[What is being asked]: Take the listing and print it in full, exactly as given.

[Available data]:
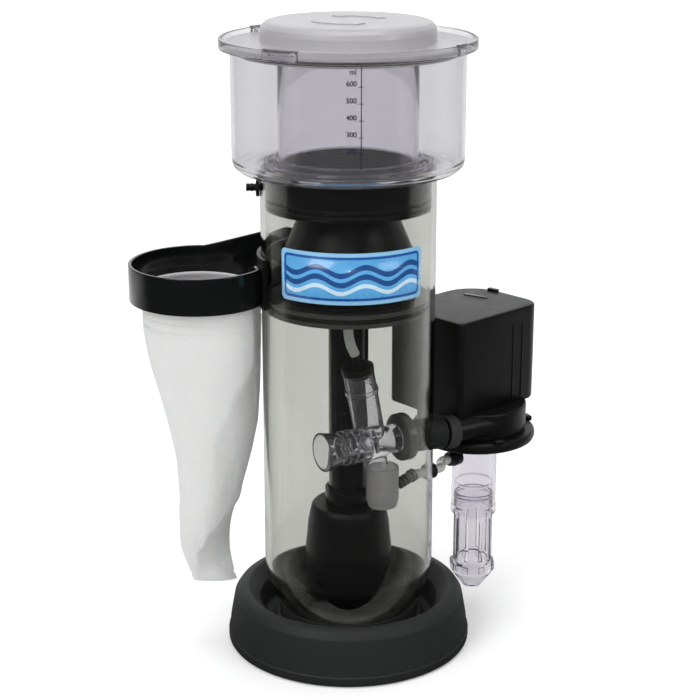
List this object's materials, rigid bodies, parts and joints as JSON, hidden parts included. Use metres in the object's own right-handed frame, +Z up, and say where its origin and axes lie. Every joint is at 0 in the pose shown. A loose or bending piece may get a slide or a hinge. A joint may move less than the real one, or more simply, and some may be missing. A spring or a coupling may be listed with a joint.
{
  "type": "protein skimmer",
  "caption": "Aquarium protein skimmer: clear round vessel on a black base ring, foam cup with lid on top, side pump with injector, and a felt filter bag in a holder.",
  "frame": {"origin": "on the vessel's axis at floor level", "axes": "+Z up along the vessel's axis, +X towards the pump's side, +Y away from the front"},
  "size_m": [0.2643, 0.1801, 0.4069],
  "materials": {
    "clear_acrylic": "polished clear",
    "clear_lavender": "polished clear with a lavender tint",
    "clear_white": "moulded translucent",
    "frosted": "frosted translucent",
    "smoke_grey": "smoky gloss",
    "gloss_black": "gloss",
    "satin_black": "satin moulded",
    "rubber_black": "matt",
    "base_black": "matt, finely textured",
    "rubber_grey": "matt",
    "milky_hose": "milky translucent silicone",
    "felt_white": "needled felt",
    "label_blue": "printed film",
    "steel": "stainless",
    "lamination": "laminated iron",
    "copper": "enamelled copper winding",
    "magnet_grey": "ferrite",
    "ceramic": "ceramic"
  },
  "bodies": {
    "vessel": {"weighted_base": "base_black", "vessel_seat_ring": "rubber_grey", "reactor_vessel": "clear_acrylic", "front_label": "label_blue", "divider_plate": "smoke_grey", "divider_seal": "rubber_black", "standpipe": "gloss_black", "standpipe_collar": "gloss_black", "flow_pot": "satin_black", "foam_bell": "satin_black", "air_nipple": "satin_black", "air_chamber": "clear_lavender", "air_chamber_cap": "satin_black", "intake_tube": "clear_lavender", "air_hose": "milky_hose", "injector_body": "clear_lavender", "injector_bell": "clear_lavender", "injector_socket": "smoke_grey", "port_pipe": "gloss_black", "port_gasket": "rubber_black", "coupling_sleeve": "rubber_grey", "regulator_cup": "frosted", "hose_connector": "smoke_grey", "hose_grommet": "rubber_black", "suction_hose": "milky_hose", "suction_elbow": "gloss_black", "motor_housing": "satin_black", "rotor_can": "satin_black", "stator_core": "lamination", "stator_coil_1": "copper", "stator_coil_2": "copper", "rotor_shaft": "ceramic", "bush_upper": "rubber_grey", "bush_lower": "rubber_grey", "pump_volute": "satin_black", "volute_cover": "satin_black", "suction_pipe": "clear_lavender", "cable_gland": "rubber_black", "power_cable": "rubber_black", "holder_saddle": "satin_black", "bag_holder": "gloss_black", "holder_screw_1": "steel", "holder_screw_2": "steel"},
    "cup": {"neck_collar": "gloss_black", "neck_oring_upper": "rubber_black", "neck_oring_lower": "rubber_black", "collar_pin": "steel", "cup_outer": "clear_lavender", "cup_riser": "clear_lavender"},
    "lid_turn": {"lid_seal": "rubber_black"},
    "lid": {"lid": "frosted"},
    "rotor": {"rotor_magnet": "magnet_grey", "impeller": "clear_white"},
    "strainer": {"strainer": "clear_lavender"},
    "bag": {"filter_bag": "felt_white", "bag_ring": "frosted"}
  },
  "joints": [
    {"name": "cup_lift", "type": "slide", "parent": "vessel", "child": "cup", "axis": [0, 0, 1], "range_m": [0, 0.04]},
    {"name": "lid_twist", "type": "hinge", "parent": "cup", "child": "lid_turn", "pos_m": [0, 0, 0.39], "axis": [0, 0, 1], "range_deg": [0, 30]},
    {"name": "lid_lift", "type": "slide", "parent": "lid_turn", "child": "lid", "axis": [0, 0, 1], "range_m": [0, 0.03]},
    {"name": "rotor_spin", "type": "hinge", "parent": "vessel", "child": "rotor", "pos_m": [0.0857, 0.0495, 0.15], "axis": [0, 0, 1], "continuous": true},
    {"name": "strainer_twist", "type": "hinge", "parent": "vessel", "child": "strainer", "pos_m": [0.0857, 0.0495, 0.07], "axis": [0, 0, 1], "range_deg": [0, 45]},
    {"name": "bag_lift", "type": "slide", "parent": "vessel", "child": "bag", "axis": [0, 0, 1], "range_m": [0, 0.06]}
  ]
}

[Solution to the exercise]:
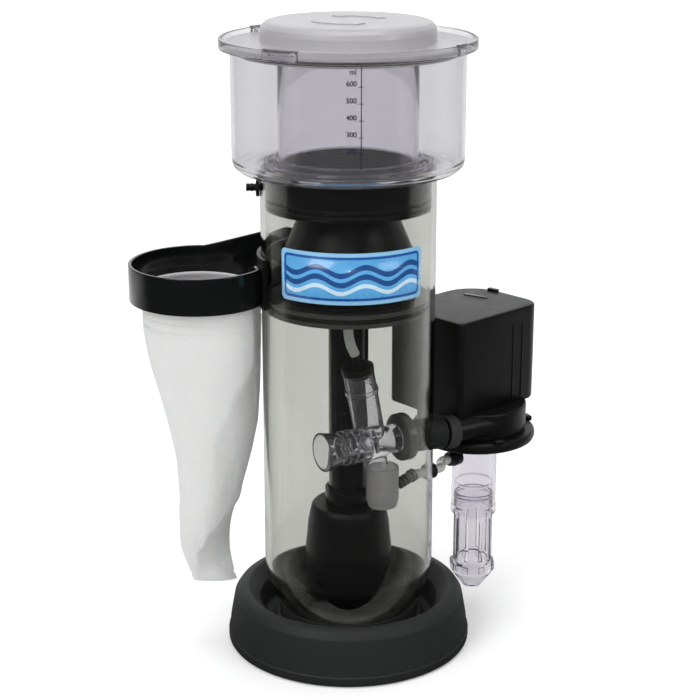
List this object's materials, rigid bodies, parts and joints as JSON, hidden parts included. Use metres in the object's own right-handed frame, +Z up, and say where its origin and axes lie. Every joint is at 0 in the pose shown. A loose or bending piece may get a slide or a hinge. A joint may move less than the real one, or more simply, and some may be missing. A spring or a coupling may be listed with a joint.
{
  "type": "protein skimmer",
  "caption": "Aquarium protein skimmer: clear round vessel on a black base ring, foam cup with lid on top, side pump with injector, and a felt filter bag in a holder.",
  "frame": {"origin": "on the vessel's axis at floor level", "axes": "+Z up along the vessel's axis, +X towards the pump's side, +Y away from the front"},
  "size_m": [0.2643, 0.1801, 0.4069],
  "materials": {
    "clear_acrylic": "polished clear",
    "clear_lavender": "polished clear with a lavender tint",
    "clear_white": "moulded translucent",
    "frosted": "frosted translucent",
    "smoke_grey": "smoky gloss",
    "gloss_black": "gloss",
    "satin_black": "satin moulded",
    "rubber_black": "matt",
    "base_black": "matt, finely textured",
    "rubber_grey": "matt",
    "milky_hose": "milky translucent silicone",
    "felt_white": "needled felt",
    "label_blue": "printed film",
    "steel": "stainless",
    "lamination": "laminated iron",
    "copper": "enamelled copper winding",
    "magnet_grey": "ferrite",
    "ceramic": "ceramic"
  },
  "bodies": {
    "vessel": {"weighted_base": "base_black", "vessel_seat_ring": "rubber_grey", "reactor_vessel": "clear_acrylic", "front_label": "label_blue", "divider_plate": "smoke_grey", "divider_seal": "rubber_black", "standpipe": "gloss_black", "standpipe_collar": "gloss_black", "flow_pot": "satin_black", "foam_bell": "satin_black", "air_nipple": "satin_black", "air_chamber": "clear_lavender", "air_chamber_cap": "satin_black", "intake_tube": "clear_lavender", "air_hose": "milky_hose", "injector_body": "clear_lavender", "injector_bell": "clear_lavender", "injector_socket": "smoke_grey", "port_pipe": "gloss_black", "port_gasket": "rubber_black", "coupling_sleeve": "rubber_grey", "regulator_cup": "frosted", "hose_connector": "smoke_grey", "hose_grommet": "rubber_black", "suction_hose": "milky_hose", "suction_elbow": "gloss_black", "motor_housing": "satin_black", "rotor_can": "satin_black", "stator_core": "lamination", "stator_coil_1": "copper", "stator_coil_2": "copper", "rotor_shaft": "ceramic", "bush_upper": "rubber_grey", "bush_lower": "rubber_grey", "pump_volute": "satin_black", "volute_cover": "satin_black", "suction_pipe": "clear_lavender", "cable_gland": "rubber_black", "power_cable": "rubber_black", "holder_saddle": "satin_black", "bag_holder": "gloss_black", "holder_screw_1": "steel", "holder_screw_2": "steel"},
    "cup": {"neck_collar": "gloss_black", "neck_oring_upper": "rubber_black", "neck_oring_lower": "rubber_black", "collar_pin": "steel", "cup_outer": "clear_lavender", "cup_riser": "clear_lavender"},
    "lid_turn": {"lid_seal": "rubber_black"},
    "lid": {"lid": "frosted"},
    "rotor": {"rotor_magnet": "magnet_grey", "impeller": "clear_white"},
    "strainer": {"strainer": "clear_lavender"},
    "bag": {"filter_bag": "felt_white", "bag_ring": "frosted"}
  },
  "joints": [
    {"name": "cup_lift", "type": "slide", "parent": "vessel", "child": "cup", "axis": [0, 0, 1], "range_m": [0, 0.04]},
    {"name": "lid_twist", "type": "hinge", "parent": "cup", "child": "lid_turn", "pos_m": [0, 0, 0.39], "axis": [0, 0, 1], "range_deg": [0, 30]},
    {"name": "lid_lift", "type": "slide", "parent": "lid_turn", "child": "lid", "axis": [0, 0, 1], "range_m": [0, 0.03]},
    {"name": "rotor_spin", "type": "hinge", "parent": "vessel", "child": "rotor", "pos_m": [0.0857, 0.0495, 0.15], "axis": [0, 0, 1], "continuous": true},
    {"name": "strainer_twist", "type": "hinge", "parent": "vessel", "child": "strainer", "pos_m": [0.0857, 0.0495, 0.07], "axis": [0, 0, 1], "range_deg": [0, 45]},
    {"name": "bag_lift", "type": "slide", "parent": "vessel", "child": "bag", "axis": [0, 0, 1], "range_m": [0, 0.06]}
  ]
}